Re: OFDM RefDesign: Mid-Packet RSSI register

What is the X axis in these plots? Is it the Rx power estimate calculated from (RSSI, RF_Gain)? Or is it (Tx_power - attenuation)?

The "cliff" around -40dBm looks to me like one of the AGC thresholds is set poorly for the frequency in use. The AGC core depends on the MAX2829's mapping of Rx power to RSSI, and on the Rx EVM vs Rx power vs RF gain selection. Both curves differ between 2.4 and 5 GHz. The AGC core is configured to switch from RF gain 3->2 and 2->1 as a function of averaged RSSI. The optimal switching points depend on the Rx EVM for each (Rx power, gain setting). The default thresholds are good for 2.4GHz. We never characterized the OFDM ref design at 5GHz. You can mimic the code in ofdm_AGC_Initialize() to adjust these thresholds as your switch frequencies. Each threshold value is interpreted by the AGC core as an approximate Rx power in dBm, stored as a Fix8_0 value.

1. why you chose the "difficult" way of calculating SNRs according to the non-linear graphs instead of just comparing RSSI and RF selections?

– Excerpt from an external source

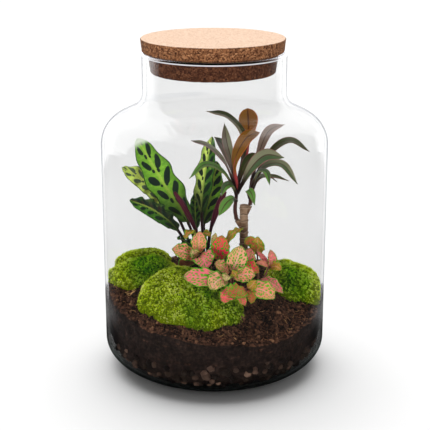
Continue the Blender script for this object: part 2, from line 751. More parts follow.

The original AGC core is more complicated than necessary; we just didn't know it at the time. We started from scratch when designing the AGC cores for the 802.11 and WARPLab reference designs. The newer AGC cores implement a direct RSSI -> RF gain selection mapping, skipping any translation to actual Rx power. The 802.11 ref design does implement an RSSI -> Rx power calculation in C code to facilitate various MAC functions (logging Rx powers, auto-rate decisions, etc). This mapping is based on an easy-to-calculate linear fit of actual Rx power, as calibrated by a spectrum analyzer. The mapping is pretty good across most Rx powers.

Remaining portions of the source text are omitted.